Friday, July 16, 2010

Cluster's decade of discovery

Artist's impression of the four Cluster spacecraft flying in formation. Credits: ESA

ESA’s pioneering Cluster mission is celebrating its 10th anniversary. During the past decade, Cluster’s four satellites have provided extraordinary insights into the largely invisible interaction between the Sun and Earth.

Cluster’s four satellites, Rumba, Samba, Salsa, and Tango, fly in formation around Earth to provide a 3D picture of how the continuous ‘solar wind’ of charged particles or plasma from the Sun affects our near-Earth space environment and its protective ‘magnetic bubble, known as the magnetosphere.
Occasionally, the solar wind becomes turbulent and gusty, buffeting Earth’s magnetic field and producing high-energy particles. These storms in the magnetosphere can hamper electrical systems aboard satellites and on the ground. In the worst cases, they can destroy vital electronic components, rendering satellites and other electrical technology dead.

Scientists have found that extreme solar activity drastically compresses the magnetosphere and modifies the composition of ions in the near-Earth environment. They are now challenged to model how these changes affect orbiting satellites, including the GPS system.

Under normal solar conditions, satellites orbit within the magnetosphere — the protective magnetic bubble carved out by Earth’s magnetic field. But when solar activity increases, the picture changes significantly: the magnetosphere gets compressed and particles get energized, exposing satellites to higher doses of radiation that can perturb signal reception. This is why monitoring and forecasting its impact on near-Earth space is becoming increasingly critical to safeguard daily life on Earth. One way to do this is by studying the physics of near-Earth space and observing the impact of such activity in time. Credits: NASA/ ESA

“Cluster has provided us with a wealth of data to understand the physical processes behind space weather better,” says Philippe Escoubet, ESA Cluster Mission Manager.

The observations have revealed a dramatic realm of invisible violence. Cluster has investigated how the solar wind penetrates near-Earth space and discovered that, under certain circumstances, magnetic whirlpools larger than the entire Earth bore into our magnetosphere, injecting their venomous particles.

When these solar wind particles reach Earth’s atmosphere, they trigger the sublime glow of the northern and southern auroras. Here too, Cluster has been a revelation.

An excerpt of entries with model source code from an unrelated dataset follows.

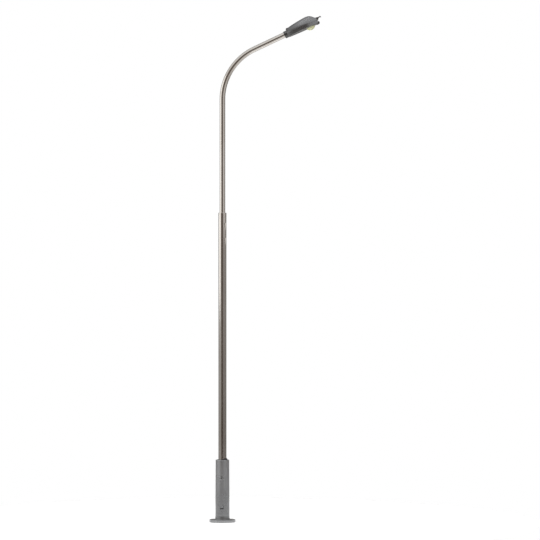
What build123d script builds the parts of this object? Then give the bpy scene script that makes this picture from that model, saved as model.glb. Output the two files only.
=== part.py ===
from build123d import *
import os
from math import cos, radians, sin, sqrt

# Street lamp post: a round foot flange and a cast pedestal carry a stepped tubular column whose upper
# tube bends over into a rising arm. The arm ends in a luminaire with a hinged canopy and a lens dome.
# Millimetres. Origin on the column's axis at the underside of the foot. +Z is up, the arm reaches out
# along +X, and the pedestal's access door faces -Y.

# ---------------------------------------------------------------- driving dimensions
FLANGE_RADIUS = 205.0
FLANGE_THICKNESS = 40.0
FLANGE_BORE_RADIUS = 70.0
FOOT_BOLT_CIRCLE_RADIUS = 165.0
FOOT_BOLT_HOLE_RADIUS = 14.0

PEDESTAL_TOP = 984.0
PEDESTAL_TOP_RADIUS = 106.5
PEDESTAL_FOOT_RADIUS = 112.4
PEDESTAL_FLARE_RADIUS = 119.0
PEDESTAL_FLARE_TOP = 118.0
PEDESTAL_WALL = 8.0
SHOULDER_HEIGHT = 50.0

DOOR_BOTTOM = 258.0
DOOR_TOP = 734.0
DOOR_WIDTH = 117.0
DOOR_GAP = 1.6
DOOR_THICKNESS = 5.0
DOOR_CORNER = 15.0
FRAME_THICKNESS = 5.0
FRAME_OPENING_WIDTH = 104.0
FRAME_OPENING_BOTTOM = 272.0
FRAME_OPENING_TOP = 720.0
FRAME_BOTTOM = 238.0
FRAME_TOP = 754.0
FRAME_WIDTH = 146.0
HINGE_HEIGHT = 247.0
HINGE_STANDOFF = 7.0
LOCK_HEIGHT = 699.0
VENT_HEIGHT = 217.0
DOOR_PANEL_HALF_WIDTH = 32.0
DOOR_PANEL_BOTTOM = 276.0
DOOR_PANEL_TOP = 680.0

LOWER_TUBE_RADIUS = 63.5
LOWER_TUBE_WALL = 5.0
LOWER_TUBE_BOTTOM = 765.0
LOWER_TUBE_TOP = 4848.0
UPPER_TUBE_RADIUS = 44.45
UPPER_TUBE_WALL = 4.0
UPPER_TUBE_BOTTOM = 4325.0
COLLAR_HEIGHT = 36.0

BEND_START = 6675.0
BEND_RADIUS = 870.0
BEND_ANGLE = 65.0
ARM_STRAIGHT = 528.0
ARM_IN_SOCKET = 130.0

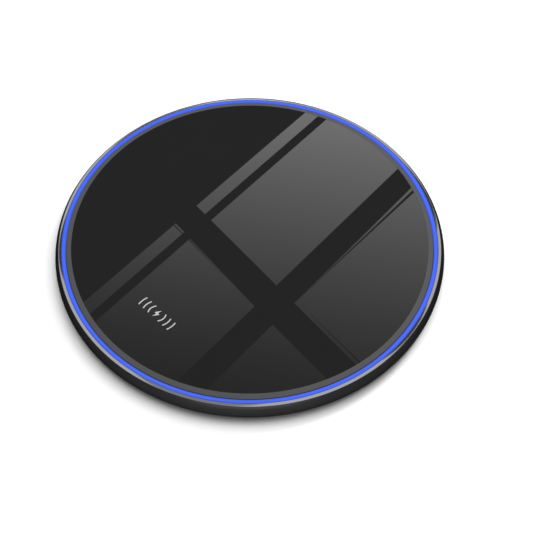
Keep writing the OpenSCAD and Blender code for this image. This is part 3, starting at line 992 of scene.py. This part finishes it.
def dress_inside():
    black, charcoal = (0.02, 0.02, 0.02), (0.03, 0.03, 0.03)
    package = textured_plastic("chip_package", black, charcoal, 0.06 * MM, 0.5, 0.003 * MM)
    ferrite = speckled_material("ferrite", (0.03, 0.03, 0.033), (0.06, 0.06, 0.065), 0.15 * MM, 0.5)
    tape = speckled_material("tape", (0.6, 0.6, 0.57), (0.7, 0.7, 0.66), 0.4 * MM, 0.5)
    foam = speckled_material("foam", (0.01, 0.01, 0.01), (0.04, 0.04, 0.04), 0.25 * MM, 0.9)
    tan = ceramic_material("capacitor_ceramic", (0.4, 0.26, 0.13), (0.5, 0.34, 0.19))
    brown = ceramic_material("passive_parts", (0.2, 0.13, 0.08), (0.28, 0.2, 0.13))
    resin = speckled_material("sensor_resin", (0.3, 0.16, 0.05), (0.42, 0.25, 0.1), 0.3 * MM, 0.3)
    cream, pale = (0.68, 0.68, 0.66), (0.74, 0.74, 0.72)
    white = textured_plastic("white_moulding", cream, pale, 0.15 * MM, 0.5, 0.004 * MM)
    led = speckled_material("led_package", (0.8, 0.8, 0.74), (0.86, 0.86, 0.8), 0.2 * MM, 0.35)
    zinc = metal_material("zinc_steel", (0.5, 0.5, 0.51), (0.62, 0.62, 0.64), 0.3, (1, 1, 0.2))
    dress(["inner_frame"], white)
    dress(["glass_adhesive", "coil_adhesive"], tape)
    dress(["coil_film"], film_material())
    dress(["charging_coil"], copper_material())
    dress(["ferrite_shield", "power_inductor"], ferrite)
    dress(["foam_pad"], foam)
    dress(["thermistor"], resin)
    dress(["main_board"], board_material())
    dress(["controller_chip", "bridge_mosfets", "regulator"], package)
    dress(["resonant_capacitors", "input_capacitors"], tan)
    dress(["chip_passives"], brown)
    dress(["ring_leds"], led)
    dress(["board_screws"], zinc)


def dress_port():
    black, charcoal = (0.012, 0.012, 0.012), (0.02, 0.02, 0.02)
    tongue = textured_plastic("port_plastic", black, charcoal, 0.08 * MM, 0.4, 0.002 * MM)
    gold = metal_material("contact_gold", (0.75, 0.5, 0.18), (0.85, 0.6, 0.25), 0.22, (1, 0.2, 1))
    dress(["usb_tongue"], tongue)
    dress(["usb_contacts"], gold)


def main():
    camera = make_camera()
    make_glass(glass_material(), bevel_material())
    make_light_ring(light_material())
    housing = make_housing(anodised_material(), chamfer_material())
    make_shell(metal_material("port_steel", (0.55, 0.55, 0.56), (0.66, 0.66, 0.67), 0.28, (1, 0.15, 1)))
    black, charcoal = (0.015, 0.015, 0.0155), (0.021, 0.021, 0.0215)
    cover = textured_plastic("cover_plastic", black, charcoal, 0.22 * MM, 0.6, 0.012 * MM)
    make_cover(cover)
    make_foot(silicone_material())
    make_mark(print_material())
    dress(["cover_screws"], metal_material("black_steel", (0.14, 0.14, 0.145), (0.22, 0.22, 0.225), 0.32))
    dress_inside()
    dress_port()
    make_floor()
    make_window(camera)
    make_flags()
    make_lights(housing)
    make_world()
    bpy.context.scene.view_settings.view_transform = "Standard"


main()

Cluster has confirmed that black auroras, strange electrical phenomenon that generate dark, empty regions within the Northern and Southern Lights, are a kind of 'anti-aurora', sucking electrons from the ionosphere.

This artist's impression shows the four Cluster spacecraft encompassing a 'magnetic null' region. A magnetic null region is a three dimensional zone where the magnetic fields break and reconnect. Before ESA's Cluster started exploring the Earth's magnetosphere it was not possible to identify any of such regions, as the detection required at least four simultaneous points of measurements.
Cluster measurements made on 15 September 2001 showed that the null point exists in an unexpected vortex structure about 500 kilometres across, a characteristic size never been reported before in observations, theory or simulations. Credits: Dr. Xiao/Chinese Academy of Sciences (Beijing). HI-RES JPEG (Size: 1886 kb)

Undoubtedly one of the major highlights of the mission has been the first 3D map of the heart of a ubiquitous magnetic process called reconnection.

This takes place when magnetic fields collide, releasing energy and allowing previously separated plasmas of electrified gas to mix. At the very centre of the event is something called a null point.

Cluster has provided scientists with the first 3D picture of a null point, delivering vital new information. At the time of the reconnection event, the magnetic field was found to be twisted into a 500 km-wide tube in this region.

Understanding magnetic reconnection is a major quest in physics. It is responsible for solar flares, tremendous solar explosions that can be a billion times more powerful than an atomic bomb. In Earth’s laboratories, unwanted reconnection frustrates efforts to produce electricity in fusion reactors.

Such success came eventually after a dramatic beginning when, on 4 June 1996, the first Cluster quartet was destroyed in a catastrophic failure of the Ariane 501 shortly after launch.

But the Cluster team turned this disaster into a resounding success. The satellites were rebuilt and launched just four years later. “It was a tremendous achievement by the whole team to rebuild, test, and relaunch this mission in such a short time,” says John Ellwood, at that time ESA Cluster Project Manager.

The second time, Cluster was sent into orbit two at a time using Russian Soyuz launchers. The first pair lifted off from the Baikonur Cosmodrome in Kazakhstan on 16 July 2000, and the second pair a month later. All four have been circling Earth in formation ever since, conducting their own style of complex orbital dance.

And so began a decade of extraordinary science. Cluster is helping scientists to understand how plasma behaves in all environments. With the four satellites still in excellent condition, the mission has now been extended to 2012.